• **PROVIDED MATERIAL**
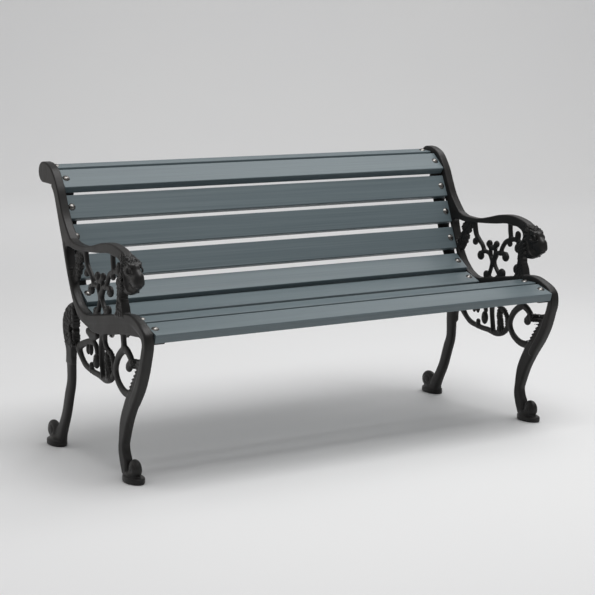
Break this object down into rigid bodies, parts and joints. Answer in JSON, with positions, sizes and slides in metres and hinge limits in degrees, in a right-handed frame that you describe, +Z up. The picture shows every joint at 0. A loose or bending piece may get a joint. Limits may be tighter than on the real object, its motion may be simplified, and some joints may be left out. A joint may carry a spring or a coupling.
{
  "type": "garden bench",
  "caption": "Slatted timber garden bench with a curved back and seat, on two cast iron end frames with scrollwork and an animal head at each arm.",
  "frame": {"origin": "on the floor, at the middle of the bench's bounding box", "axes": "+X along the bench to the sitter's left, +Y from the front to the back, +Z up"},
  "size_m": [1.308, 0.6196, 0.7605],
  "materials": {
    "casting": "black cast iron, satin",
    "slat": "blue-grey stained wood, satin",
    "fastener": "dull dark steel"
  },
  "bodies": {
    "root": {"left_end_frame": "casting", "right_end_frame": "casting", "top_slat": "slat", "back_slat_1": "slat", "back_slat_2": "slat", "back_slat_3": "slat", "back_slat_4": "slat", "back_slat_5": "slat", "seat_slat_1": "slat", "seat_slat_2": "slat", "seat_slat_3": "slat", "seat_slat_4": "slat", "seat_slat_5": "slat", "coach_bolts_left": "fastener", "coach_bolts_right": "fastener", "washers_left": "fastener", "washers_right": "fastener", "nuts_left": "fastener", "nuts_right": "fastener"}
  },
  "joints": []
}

• **GIVEN EXERCISE**
Give back each line above precisely as it stands.

• **FINISHED TASK**
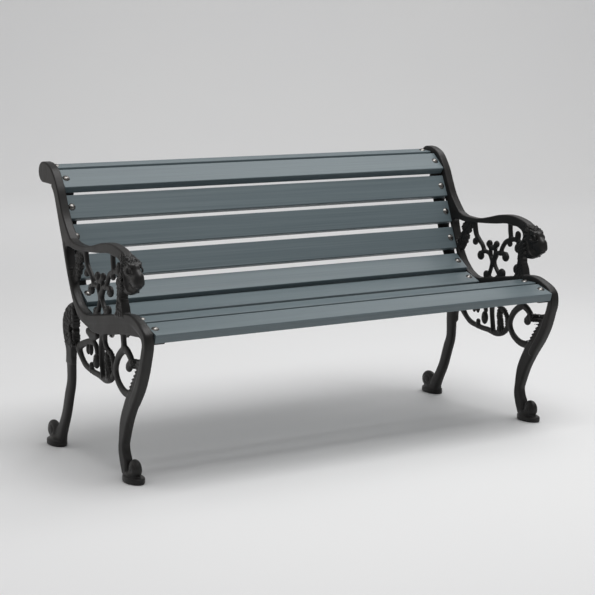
Break this object down into rigid bodies, parts and joints. Answer in JSON, with positions, sizes and slides in metres and hinge limits in degrees, in a right-handed frame that you describe, +Z up. The picture shows every joint at 0. A loose or bending piece may get a joint. Limits may be tighter than on the real object, its motion may be simplified, and some joints may be left out. A joint may carry a spring or a coupling.
{
  "type": "garden bench",
  "caption": "Slatted timber garden bench with a curved back and seat, on two cast iron end frames with scrollwork and an animal head at each arm.",
  "frame": {"origin": "on the floor, at the middle of the bench's bounding box", "axes": "+X along the bench to the sitter's left, +Y from the front to the back, +Z up"},
  "size_m": [1.308, 0.6196, 0.7605],
  "materials": {
    "casting": "black cast iron, satin",
    "slat": "blue-grey stained wood, satin",
    "fastener": "dull dark steel"
  },
  "bodies": {
    "root": {"left_end_frame": "casting", "right_end_frame": "casting", "top_slat": "slat", "back_slat_1": "slat", "back_slat_2": "slat", "back_slat_3": "slat", "back_slat_4": "slat", "back_slat_5": "slat", "seat_slat_1": "slat", "seat_slat_2": "slat", "seat_slat_3": "slat", "seat_slat_4": "slat", "seat_slat_5": "slat", "coach_bolts_left": "fastener", "coach_bolts_right": "fastener", "washers_left": "fastener", "washers_right": "fastener", "nuts_left": "fastener", "nuts_right": "fastener"}
  },
  "joints": []
}